The Car Ownership Program (COP) is one of the most popular remuneration strategies for retaining a company's top talent. In a general COP scheme, the company provides a car for the employee to use for a certain period (e.g., 4 years), and at the end of the period, the ownership of the car is transferred to the employee.
However, following the issuance of Minister of Finance Regulation Number 66 of 2023 (PMK 66/2023), the tax treatment of COP has fundamentally changed. Facilities that were once considered non-taxable company expenses for the employee have now become objects of Income Tax (PPh) Article 21 under the category of Benefit in Kind (Natura) and Benefit in Usage (Kenikmatan). The key determinant lies in the asset ownership status during the installment period.
Below is an in-depth analysis of two main COP scenarios and their tax implications.
Scenario 1: Car as Company Asset (Benefit in Usage turning into Benefit in Kind)
In this scenario, the car is purchased in the company's name and recorded as a company asset during the program period (4 years). The employee only holds usage rights. Only after 4 years is the ownership title transferred to the employee.
Phase 1: During the Program Period (Years 1 to 4)
As long as the car belongs to the company, the facility received by the employee is categorized as Benefit in Usage/Kenikmatan (Vehicle Facility).
- Income Value: Calculated based on the actual costs incurred by the company, including depreciation, maintenance, fuel, and driver costs (if any).
- Tax Exemption: Based on the latest regulations, this vehicle facility is EXEMPT from PPh Article 21 if two conditions are met: (1) The recipient is not a shareholder, and (2) The average gross income in the last 12 months is not more than IDR 100,000,000 per month.
- If the employee's salary is above IDR 100 million/month, the cost of the facility becomes an addition to gross income and is taxable.
Phase 2: End of Period (Transfer of Ownership)
When the car is handed over to the employee at the end of the 4th year, the form of compensation changes from "Benefit in Usage" to Benefit in Kind/Natura (Goods).
- PPh 21 Aspect: This transfer of rights is an object of PPh Article 21.
- Valuation Basis: The taxable value is the Market Value of the car at the time of transfer, not the book value or the company's residual auction price.
Case Example Scenario 1:
PT Maju provides a COP facility to Mr. A (Manager, not a shareholder). Mr. A's salary is IDR 40,000,000/month.
- Years 1-4: Since Mr. A's salary is below IDR 100 million, the company car facility is Free from PPh 21. No tax is withheld from Mr. A for this facility.
- End of Year 4: The car is transferred to Mr. A. The market value of the used car at that time is IDR 150,000,000. Thus, in the transfer month, Mr. A's income is increased by IDR 150,000,000 (Natura) and PPh 21 is withheld according to the progressive Article 17 rates.
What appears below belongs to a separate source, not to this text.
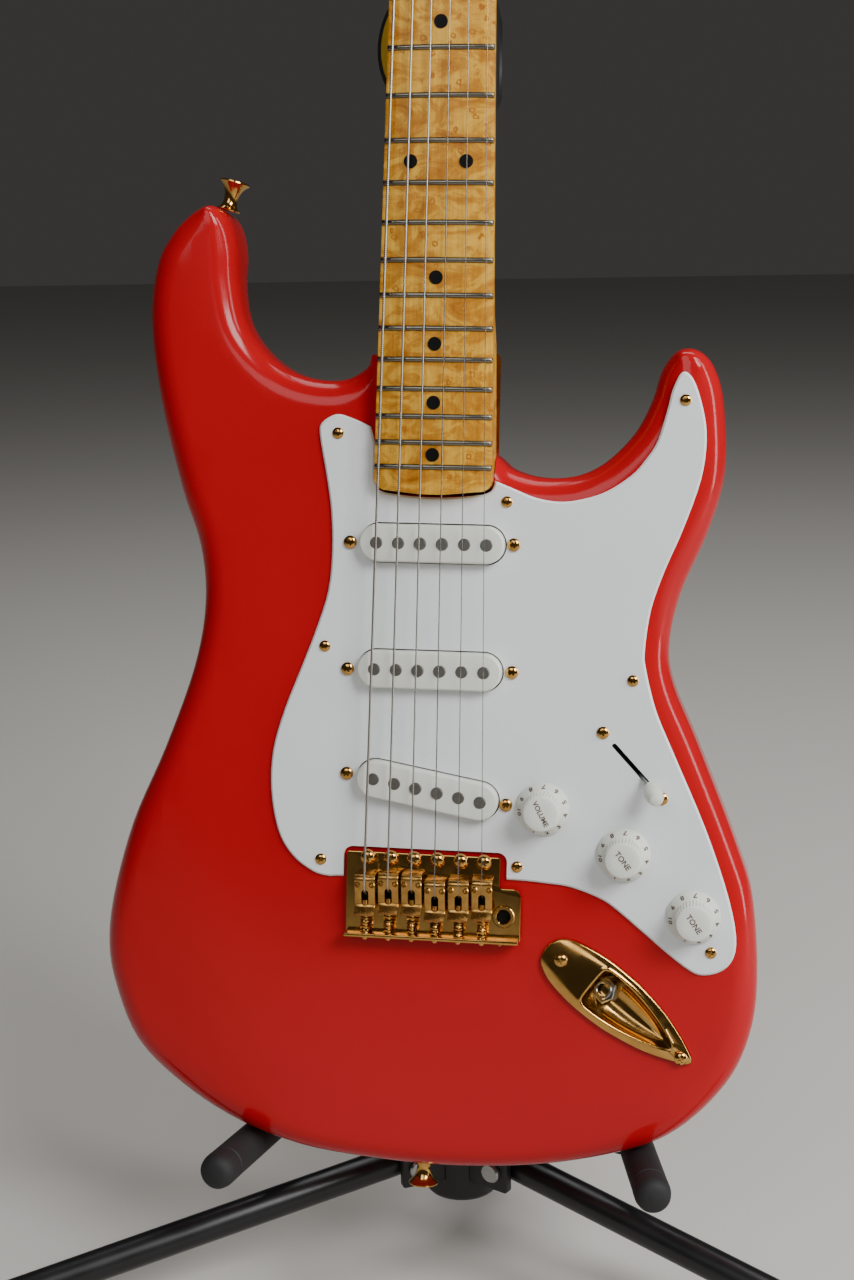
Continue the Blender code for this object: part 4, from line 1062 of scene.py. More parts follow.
@dataclass
class Guard:
    """The white guard, its screws, the three pickups and the screws that hold them.

    Attributes:
        thickness: The guard's.
        chamfer: Its sloped rim.
        pickup_length: Each cover.
        pickup_width: Each cover.
        pickup_top: How far a cover stands forward of the body's face.
        pole_radius: Each pole piece.
        pole_heights: How far each pole stands over its cover, lowest string first.
    """

    thickness: float = 1.6
    chamfer: float = 0.9
    pickup_length: float = 69.3
    pickup_width: float = 18.0
    pickup_top: float = 8.0
    pole_radius: float = 2.8
    pole_heights: tuple[float, ...] = (0.15, 0.3, 0.75, 0.6, 0.1, 0.3)

    def sheet(self) -> bpy.types.Object:
        """Models the guard with its openings."""
        outline = []
        for run in GUARD_RUNS:
            curve = smooth_through(raised(run), 4, closed=False)
            outline += [tuple(p) for p in curve[:-1]]
        piece = slab(outline, -0.3, -0.3 - self.thickness)
        bevel_edges(piece, rim_at(-0.3 - self.thickness), self.chamfer, 1)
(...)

Scenario 2: Car as Employee Asset (Subsidy/Allowance)
In this scenario, the car is purchased directly in the employee's name (credit agreement/fiduciary in the employee's name) from the start, but the company helps pay the installments or down payment.
- Tax Analysis: Based on the DGT's affirmation, if the ownership document is in the employee's name from the beginning, essentially the employee is not receiving a vehicle facility, but rather receiving installment payment assistance/cash.
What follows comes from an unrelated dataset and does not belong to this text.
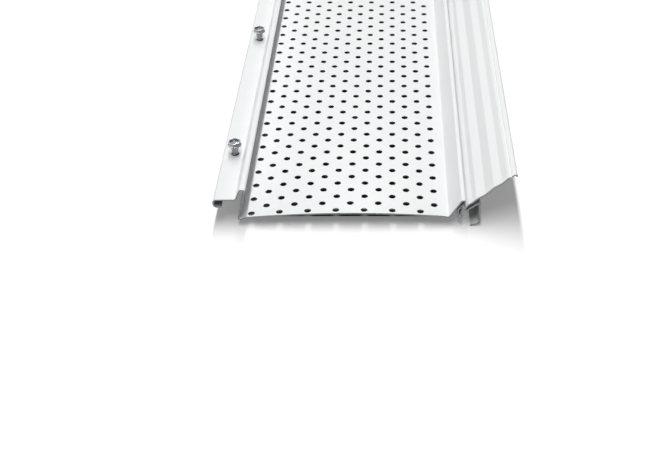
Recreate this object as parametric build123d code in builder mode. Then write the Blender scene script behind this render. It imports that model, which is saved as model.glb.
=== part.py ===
import os
from math import cos, radians, sin, tan

from build123d import *

# A perforated gutter guard for a 5 inch gutter, rolled from painted aluminium sheet.
# Sizes are in millimetres. +X runs from the gutter's front lip to the roof, +Y along the
# gutter and +Z up. Sections are drawn with the guard's nose at X = 0 and the top of the
# front flange at Z = 0, and the finished pieces move to the origin at the end.

# Stock
length = 914.4
sheet = 0.8
bend_radius = 1.0

# Nose hem and front flange
nose_height = 4.4
nose_radius = 2.0
hem_return = 4.4
flange_width = 12.0
flange_curl_radius = 1.6

# Rib at the inner edge of the flange, and the web that drops from it to the deck
rib_height = 5.9
rib_width = 5.2
rib_lean = 0.4
rib_radius = 2.1
web_lean = 4.8
web_foot_drop = 11.1
web_foot_radius = 0.5
foot_strip_width = 3.5

# Recessed deck
deck_drop = 9.5
deck_width = 102.0
deck_bend_radius = 1.0

# Margin, ramp and interlock hook behind the deck
margin_width = 2.7
margin_dip = 0.6
ramp_run = 6.3
ramp_rise = 9.5
crest_width = 2.4
fold_run = 3.63
fold_drop = 6.0
hook_drop = 4.0
hook_gap = 1.1
hook_return = 4.2
hook_radius = 0.5

# Perforations, in staggered rows
hole_diameter = 3.175
holes_per_row = 7
hole_pitch_across = 14.56
hole_pitch_along = 12.8
end_margin = 2.5
first_hole_inset = 2.8

# Rear flange, from the nose that nests behind the hook to the edge under the shingles
nest_clearance = 0.4
nest_drop = 6.0
nest_face_run = 2.6
nest_face_rise = 3.8
nest_tip_run = 1.75
nest_tip_fall = 0.75
under_run = 6.35
under_rise = 4.75
rib_slope = 46.0
flat_slope = 33.0
roof_ribs = ((1.8, 2.1), (4.5, 4.0), (4.0, 2.6))
edge_run = 5.0
edge_lip = 2.4
roof_bend_radius = 3.0
crease_inset = 3.4
crease_radius = 0.5
crease_depth = 0.3

# Leg and foot that hook on the gutter's back wall
leg_drop = 11.55
leg_radius = 0.6
foot_run = 4.3
foot_fall = 1.6

# Hex washer-head screws
screw_count = 7
screw_end_inset = 44.0
screw_inset = 7.0
screw_diameter = 4.2
screw_length = 12.7
screw_point = 4.0
screw_stand = 5.4
screw_clearance = 0.15
washer_diameter = 7.9
washer_thickness = 0.6
head_across_flats = 6.35
head_height = 1.9
head_chamfer = 0.25
head_dish_diameter = 4.8
head_dish_depth = 0.5

# Corners of the panel's upper face, from the hem round to the end of the hook
rib_foot = (flange_width, 0)
rib_outer = (rib_foot[0] + rib_lean, rib_height)
rib_inner = (rib_outer[0] + rib_width, rib_height)
web_foot = (rib_inner[0] - web_lean, -web_foot_drop)
deck_front = (web_foot[0] + foot_strip_width, -deck_drop)
deck_back = (deck_front[0] + deck_width, -deck_drop)
ramp_foot = (deck_back[0] + margin_width, -deck_drop - margin_dip)
crest_front = (ramp_foot[0] + ramp_run, ramp_foot[1] + ramp_rise)
crest_back = (crest_front[0] + crest_width, crest_front[1])
fold_foot = (crest_back[0] - fold_run, crest_back[1] - fold_drop)
hook_low = (fold_foot[0], fold_foot[1] - hook_drop)
hook_turn = (hook_low[0] + hook_gap, hook_low[1])
hook_end = (hook_turn[0], hook_turn[1] + hook_return)

with BuildPart() as perforated_panel:
    with BuildSketch(Plane.XZ) as panel_section:
        with BuildLine():
            FilletPolyline(
                (hem_return, -nose_height),
                (0, -nose_height),
                (0, 0),
                rib_foot,
                rib_outer,
                rib_inner,
                web_foot,
                deck_front,
                deck_back,
                ramp_foot,
                crest_front,
                crest_back,
                fold_foot,
                hook_low,
                hook_turn,
                hook_end,
                radius=[
                    nose_radius,
                    nose_radius,
                    flange_curl_radius,
                    rib_radius,
                    rib_radius,
                    web_foot_radius,
                    deck_bend_radius,
                    deck_bend_radius,
                    deck_bend_radius,
                    bend_radius,
                    bend_radius,
                    bend_radius,
                    hook_radius,
                    hook_radius,
                ],
            )
            offset(amount=sheet, side=Side.RIGHT)
        make_face()
    extrude(amount=length / 2, both=True)

    # Perforations: every other row sits half a pitch across, over the same deck
    rows = int((length - 2 * end_margin) / hole_pitch_along) + 1
    first_hole = deck_front[0] + first_hole_inset
    row_middle = first_hole + (holes_per_row - 1) * hole_pitch_across / 2
    with BuildSketch(Plane.XY.offset(-deck_drop - 2 * sheet)):
        with Locations((row_middle, 0)):
            with GridLocations(hole_pitch_across, hole_pitch_along, holes_per_row, rows):
                Circle(hole_diameter / 2)
        with Locations((row_middle + hole_pitch_across / 2, 0)):
            with GridLocations(hole_pitch_across, hole_pitch_along, holes_per_row, rows - 1):
                Circle(hole_diameter / 2)
    extrude(amount=3 * sheet, mode=Mode.SUBTRACT, clean=False)

    # Screw holes along the front flange
    screw_pitch = (length - 2 * screw_end_inset) / (screw_count - 1)
    with BuildSketch(Plane.XY.offset(-2 * sheet)):
        with Locations((screw_inset, 0)):
            with GridLocations(1, screw_pitch, 1, screw_count):
                Circle(screw_diameter / 2 + screw_clearance)
    extrude(amount=3 * sheet, mode=Mode.SUBTRACT, clean=False)

# Corners of the rear flange's outer face, from its nested nose up to the edge lip
nest_low = (hook_turn[0] + sheet + nest_clearance, crest_back[1] - nest_drop)
nest_top = (nest_low[0] + nest_face_run, nest_low[1] + nest_face_rise)
roof_face = [nest_top]
for flat_run, steep_run in roof_ribs:
    for run, slope in ((flat_run, flat_slope), (steep_run, rib_slope)):
        x, z = roof_face[-1]
        roof_face.append((x + run, z + run * tan(radians(slope))))
edge_x = roof_face[-1][0] + edge_run
edge_z = roof_face[-1][1] + edge_run * tan(radians(flat_slope))
nest_tip = (nest_low[0] + nest_tip_run, nest_low[1] - nest_tip_fall)
leg_top = (nest_tip[0] + under_run, nest_tip[1] + under_rise)
leg_foot = (leg_top[0], leg_top[1] - leg_drop)
toe_end = (leg_foot[0] - foot_run, leg_foot[1] - foot_fall)

with BuildPart() as rear_flange:
    with BuildSketch(Plane.XZ) as rear_section:
        with BuildLine():
            FilletPolyline(
                (edge_x, edge_z - edge_lip),
                (edge_x, edge_z),
                *reversed(roof_face),
                nest_low,
                nest_tip,
                leg_top,
                leg_foot,
                toe_end,
                radius=[
                    bend_radius,
                    *[roof_bend_radius] * (len(roof_face) - 1),
                    bend_radius,
                    bend_radius,
                    bend_radius,
                    leg_radius,
                    leg_radius,
                ],
            )
            offset(amount=sheet, side=Side.LEFT)
        make_face()
        # Fine crease beside the edge lip: a groove whose centre stands off the sloping face
        crease_x = edge_x - crease_inset
        crease_z = edge_z - crease_inset * tan(radians(flat_slope))
        stand_off = crease_radius - crease_depth
        lean = radians(flat_slope)
        with Locations((crease_x - stand_off * sin(lean), crease_z + stand_off * cos(lean))):
            Circle(crease_radius, mode=Mode.SUBTRACT)
    extrude(amount=length / 2, both=True)

with BuildPart() as screw:
    with BuildSketch(Plane.XZ):
        with BuildLine():
            Polyline(
                (0, screw_stand - screw_length),
                (screw_diameter / 2, screw_stand - screw_length + screw_point),
                (screw_diameter / 2, screw_stand),
                (washer_diameter / 2, screw_stand),
                (washer_diameter / 2, screw_stand + washer_thickness / 2),
                (head_across_flats / 2, screw_stand + washer_thickness),
                (0, screw_stand + washer_thickness),
                close=True,
            )
        make_face()
    revolve(axis=Axis.Z)
    with BuildSketch(Plane.XY.offset(screw_stand + washer_thickness / 2)):
        RegularPolygon(head_across_flats / 2, 6, major_radius=False)
    extrude(amount=head_height + washer_thickness / 2)
    chamfer(faces().sort_by(Axis.Z)[-1].edges(), head_chamfer)
    # Shallow dish in the top of the head: a ball that meets the top on the dish's rim
    head_top = screw_stand + washer_thickness + head_height
    dish_radius = (head_dish_diameter**2 / 4 + head_dish_depth**2) / (2 * head_dish_depth)
    with Locations((0, 0, head_top + dish_radius - head_dish_depth)):
        Sphere(dish_radius, mode=Mode.SUBTRACT)

pieces = {"perforated_panel": perforated_panel.part, "rear_flange": rear_flange.part}
with Locations((screw_inset, 0)):
    with GridLocations(1, screw_pitch, 1, screw_count) as screw_places:
        for number, place in enumerate(screw_places.locations, start=1):
            pieces[f"screw_{number:02d}"] = screw.part.moved(place)

# The origin is under the middle of the guard, at the height of its lowest edge
extent = Compound(children=[Pos(0, 0, 0) * piece for piece in pieces.values()]).bounding_box()
to_origin = Location((-extent.center().X, 0, -extent.min.Z))
os.makedirs("parts", exist_ok=True)
for name, piece in pieces.items():
    piece = piece.moved(to_origin)
    piece.label = name
    export_step(piece, f"parts/{name}.step")
    print(name, piece.bounding_box())
print("moved by", to_origin.position)
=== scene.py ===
import math

import bpy
import numpy as np
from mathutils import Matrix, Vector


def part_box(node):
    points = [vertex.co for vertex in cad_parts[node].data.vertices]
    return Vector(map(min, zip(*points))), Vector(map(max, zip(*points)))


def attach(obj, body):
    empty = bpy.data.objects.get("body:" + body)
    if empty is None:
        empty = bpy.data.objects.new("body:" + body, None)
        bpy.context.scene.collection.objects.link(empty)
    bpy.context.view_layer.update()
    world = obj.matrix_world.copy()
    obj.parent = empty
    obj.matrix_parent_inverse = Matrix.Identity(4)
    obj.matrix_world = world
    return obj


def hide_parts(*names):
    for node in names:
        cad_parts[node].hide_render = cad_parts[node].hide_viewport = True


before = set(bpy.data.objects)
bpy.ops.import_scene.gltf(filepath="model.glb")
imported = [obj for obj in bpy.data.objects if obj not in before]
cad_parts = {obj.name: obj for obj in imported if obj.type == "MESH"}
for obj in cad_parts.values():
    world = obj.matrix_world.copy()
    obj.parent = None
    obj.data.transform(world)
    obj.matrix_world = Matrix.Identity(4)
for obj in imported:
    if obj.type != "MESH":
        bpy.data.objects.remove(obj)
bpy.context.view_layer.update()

MM = 0.001

# Places read from the frame, in metres, half the guard's length in millimetres, and the screws' names
PANEL_LOW, PANEL_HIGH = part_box("perforated_panel")
NEAR_END = PANEL_LOW.y
HALF_LENGTH = PANEL_HIGH.y / MM
SCREWS = sorted(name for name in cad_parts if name.startswith("screw_"))

# Sheet and section sizes of the painted face, in millimetres. Sections have the nose at x = 0 and the top
# of the front flange at z = 0. The flange's width, the rib's width and lean, its bends and the curl at its
# foot, the crest's back bend, the nest face, the first roof flat and the crease follow a later look at the
# photograph, and differ a little from the solids.
SHEET = 0.8
NOSE_HEIGHT = 4.4
HEM_RETURN = 4.4
FLANGE_WIDTH = 11.7
RIB_HEIGHT = 5.9
RIB_WIDTH = 3.4
RIB_LEAN = 2.5
WEB_LEAN = 4.8
WEB_FOOT_DROP = 11.1
FOOT_STRIP_WIDTH = 3.5
DECK_DROP = 9.5
DECK_WIDTH = 102.0
MARGIN_WIDTH = 2.7
MARGIN_DIP = 0.6
RAMP_RUN = 6.3
RAMP_RISE = 9.5
CREST_WIDTH = 2.4
FOLD_RUN = 3.63
FOLD_DROP = 6.0
HOOK_DROP = 4.0
HOOK_GAP = 1.1
HOOK_RETURN = 4.2
FLANGE_TOP = PANEL_HIGH.z - RIB_HEIGHT * MM

# Bend radii on the painted face: nose, flange curl, rib, web foot, deck edges, ramp, crest and hook
PANEL_RADII = (2.0, 2.0, 1.2, 1.0, 1.0, 0.5, 1.0, 1.0, 1.0, 1.0, 0.5, 1.0, 0.5, 0.5)

# Perforations, 0.4 mm wider than in the solids, and screw holes with half the width of their lattice cell
HOLE_RADIUS = 3.57 / 2
COLUMNS = 14
COLUMN_PITCH = 7.28
ROW_PITCH = 12.8
ROWS = 72
FIRST_HOLE_INSET = 2.8
SCREW_INSET = 7.0
SCREW_HOLE_RADIUS = 2.25
SCREW_CELL_HALF = 3.0

# Rear flange: nest for the hook, rolled ribs, edge lip, leg and toe
NEST_CLEARANCE = 0.4
NEST_DROP = 6.0
NEST_FACE = (2.2, 3.54)
NEST_TIP = (1.75, -0.75)
UNDER_FACE = (6.35, 4.75)
RIB_SLOPE = 46.0
FLAT_SLOPE = 33.0
ROOF_RIBS = ((2.2, 2.1), (4.5, 4.0), (4.0, 2.6))
EDGE_RUN = 5.0
EDGE_LIP = 2.4
CREASE_INSET = 3.4
CREASE_RADIUS = 0.6
CREASE_DEPTH = 0.45
CREASE_POINTS = 9
LEG_DROP = 11.55
TOE = (-4.3, -1.6)
REAR_RADII = (0.6, 0.6, 1.0, 1.0, 1.0, 3.0, 3.0, 3.0, 3.0, 3.0, 3.0, 1.0)
REAR_STATIONS = 13

# Spring of the deck at the cut ends, where the sheared sheet relaxes: heights at its front edge, middle
# and back edge, and how far it reaches in from the cut
BOW_FRONT = -1.4
BOW_MIDDLE = 1.26
BOW_BACK = -0.6
BOW_REACH = 150.0


def linear(hex_colour):
    """The linear colour of an sRGB hex string, with alpha 1."""
    channels = [int(hex_colour[i : i + 2], 16) / 255 for i in (0, 2, 4)]
    return tuple(c / 12.92 if c <= 0.04045 else ((c + 0.055) / 1.055) ** 2.4 for c in channels) + (1.0,)


def add(tree, kind, inputs=None, **settings):
    """Adds a shader node, sets its properties, and fills each input with a value or a link."""
    node = tree.nodes.new("ShaderNode" + kind)
    for name, value in settings.items():
        setattr(node, name, value)
    for socket, value in (inputs or {}).items():
        if isinstance(value, bpy.types.NodeSocket):
            tree.links.new(value, node.inputs[socket])
        else:
            node.inputs[socket].default_value = value
    return node


def new_material(name):
    """An empty node material, its tree, its output node and its object coordinates."""
    material = bpy.data.materials.new(name)
    material.use_nodes = True
    tree = material.node_tree
    tree.nodes.clear()
    return material, tree, add(tree, "OutputMaterial"), add(tree, "TexCoord").outputs["Object"]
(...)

- PPh 21 Treatment: Every installment payment made by the company is considered income in the form of money (Allowance/Subsidy).
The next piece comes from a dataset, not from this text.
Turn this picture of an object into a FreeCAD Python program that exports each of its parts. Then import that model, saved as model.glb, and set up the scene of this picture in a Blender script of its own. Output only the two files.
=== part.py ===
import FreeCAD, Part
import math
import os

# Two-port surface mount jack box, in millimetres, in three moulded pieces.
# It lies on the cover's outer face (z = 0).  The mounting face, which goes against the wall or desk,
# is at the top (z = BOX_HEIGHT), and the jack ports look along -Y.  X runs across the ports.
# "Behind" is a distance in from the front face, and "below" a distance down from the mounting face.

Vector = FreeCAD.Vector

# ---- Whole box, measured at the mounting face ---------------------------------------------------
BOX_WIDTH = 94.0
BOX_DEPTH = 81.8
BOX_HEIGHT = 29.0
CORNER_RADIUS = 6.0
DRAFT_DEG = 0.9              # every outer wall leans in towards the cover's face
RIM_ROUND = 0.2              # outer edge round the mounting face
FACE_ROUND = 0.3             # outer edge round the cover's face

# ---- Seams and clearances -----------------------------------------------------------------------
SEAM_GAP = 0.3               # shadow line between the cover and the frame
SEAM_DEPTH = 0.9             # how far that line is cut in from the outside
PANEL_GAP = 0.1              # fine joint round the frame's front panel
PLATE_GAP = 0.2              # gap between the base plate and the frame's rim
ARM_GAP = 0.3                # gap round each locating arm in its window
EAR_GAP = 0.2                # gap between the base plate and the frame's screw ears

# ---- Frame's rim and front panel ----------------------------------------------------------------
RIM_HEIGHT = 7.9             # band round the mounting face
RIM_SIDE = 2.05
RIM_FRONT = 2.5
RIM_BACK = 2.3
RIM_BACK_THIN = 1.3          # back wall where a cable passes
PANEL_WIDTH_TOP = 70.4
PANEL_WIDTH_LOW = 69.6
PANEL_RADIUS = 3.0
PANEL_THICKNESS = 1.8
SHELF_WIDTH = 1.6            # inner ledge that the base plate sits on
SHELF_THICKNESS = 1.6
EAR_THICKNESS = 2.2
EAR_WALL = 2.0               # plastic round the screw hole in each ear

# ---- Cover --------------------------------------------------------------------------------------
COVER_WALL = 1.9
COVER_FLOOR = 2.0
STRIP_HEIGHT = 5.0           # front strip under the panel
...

- Consequence: There is no tax exemption facility (the "salary under 100 million" rule does not apply here). The entire installment value paid by the company immediately becomes an object of PPh Article 21 and is added to the monthly salary for tax withholding each month.
Case Example Scenario 2:
Mr. B (Staff) joins a COP. The car is bought in Mr. B's name, but PT Maju pays the installment to the leasing company amounting to IDR 5,000,000/month.
Treatment: Every month, Mr. B's gross salary must be increased by IDR 5,000,000 as a taxable income component. PT Maju is required to withhold PPh 21 on this total. When paid off in the 4th year, there is no additional tax impact because the asset has belonged to Mr. B from the start.
Conclusion for Companies
HR and Tax divisions must review COP agreements. If the asset is recorded as the company's, ensure monitoring of the IDR 100 million salary threshold. If the asset is recorded in the employee's name from the start, ensure the installment subsidy is taxed immediately in the monthly payroll. Accurate valuation—both market value at transfer and depreciation costs—is key to compliance to avoid fiscal corrections.
Regulatory References:
- Government Regulation Number 55 of 2022 concerning Adjustments to Regulations in the Field of Income Tax.
- Minister of Finance Regulation Number 66 of 2023 concerning Income Tax Treatment on Reimbursement or Compensation in Connection with Work or Services Received or Obtained in the Form of In-Kind and/or Benefits.
- Memorandum of the Director General of Taxes Number ND-14/PJ/PJ.02/2024 concerning Affirmation of the Implementation of Minister of Finance Regulation Number 66 of 2023.